What was promised in the 2019 Saubhagyaye Dakma was: “A Parliamentary Select Committee will be appointed to engage with the people, political leaders, and civil society groups and prepare a new constitution for Sri Lanka.”  This is yet to be done.  What has been appointed is a committee of nine lawyers, mostly supporters of the President.  Another member is to be appointed to represent the Tamils of Indian Origin.  

A bunch of appointed lawyers headed by the man who headed the President’s stonewalling of the legal process prior to his election is completely unacceptable.  A select committee will at least allow the participation of parties outside the government who will get to decide who their representatives are.

Principal-Agent Theory

It is said that war is too important to be left to the Generals.  In the same way, Constitutions are too important to be left to the lawyers (as proposed), or to the politicians (as has been mostly the case in Sri Lanka). 

A Constitution sets out “the rules of the game,” by which the people’s agents must act.  The people are the Principal.  The individuals who won the last Presidential and Parliamentary elections are their Agents.  They are supposed to act on behalf of the People, but they have their own agendas and priorities.  And they have an informational advantage over the people.  They engage in politics full time, while the people have to work to keep themselves and their agents clothed and fed.

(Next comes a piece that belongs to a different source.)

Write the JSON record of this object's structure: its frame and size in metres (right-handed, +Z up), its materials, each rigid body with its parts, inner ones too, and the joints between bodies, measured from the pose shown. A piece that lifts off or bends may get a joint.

It would be illogical for the Agents to unilaterally define the “rules of the game.”  The Principal, the people who are not professional politicians, must play a determining role.  In an ideal world, a Constitution would be made from the bottom up, extracting the rules of governance from the lived experience of the people.  But this is unrealistic.

As established in 1965 by Mancur Olson in his seminal book, The logic of collective action, in public affairs small groups with concentrated interests tend to overwhelm large groups with diffuse interests.  Politicians, moneyed interests, and even some intellectuals with independent livelihoods can focus their time and resources on specific issues, such as Constitution making.  Members of the public must earn a living, care for their children and parents, and do myriad other things.  They lack the ability to match the focus of those with concentrated interests.  They also think that someone will look after their interests, leading to the “free-rider problem.”

Pragmatic Solutions

The 2015 solution of a dedicated committee mandated to seek and organize public representations could be taken as a starting point.  The documentation that was compiled is available for examination by all.  Additional material can be solicited using the affordances of the Internet, and not just through newspaper advertisements seeking written submissions addressing pre-defined subject areas.  Debates can be organized on late-night TV to seed the process. But most importantly, the key decisions must be based on consensus and compromise.  In Chile, all decisions of the Constitutional Assembly require a two thirds majority.  Because Constitutions are not made to steamroller minorities into submission, it is necessary to ensure that all kinds of constituencies are represented in the Assembly and that those controlling the government do not dominate proceedings.  

Because all our elections descend into partisan contests, it may not be advisable to hold elections as the Chileans plan to do.  Perhaps some kinds of quotas can be agreed upon for political parties, civil society, professional associations and so on with special cross-cutting quotas being enforced to ensure representation of women and persons with disabilities.  

The whole process should be overseen by a respected individual or individuals who forswear political activity for the next five years.  As in Chile, half the seats in the assembly should be reserved for persons not engaged in active electoral politics.  The government can assure itself of final control because the half appointed from among legislators will be mostly their representatives.  These rules should, as in Chile, be approved by a referendum.  As with all referenda, the most difficult challenge is the framing of the questions.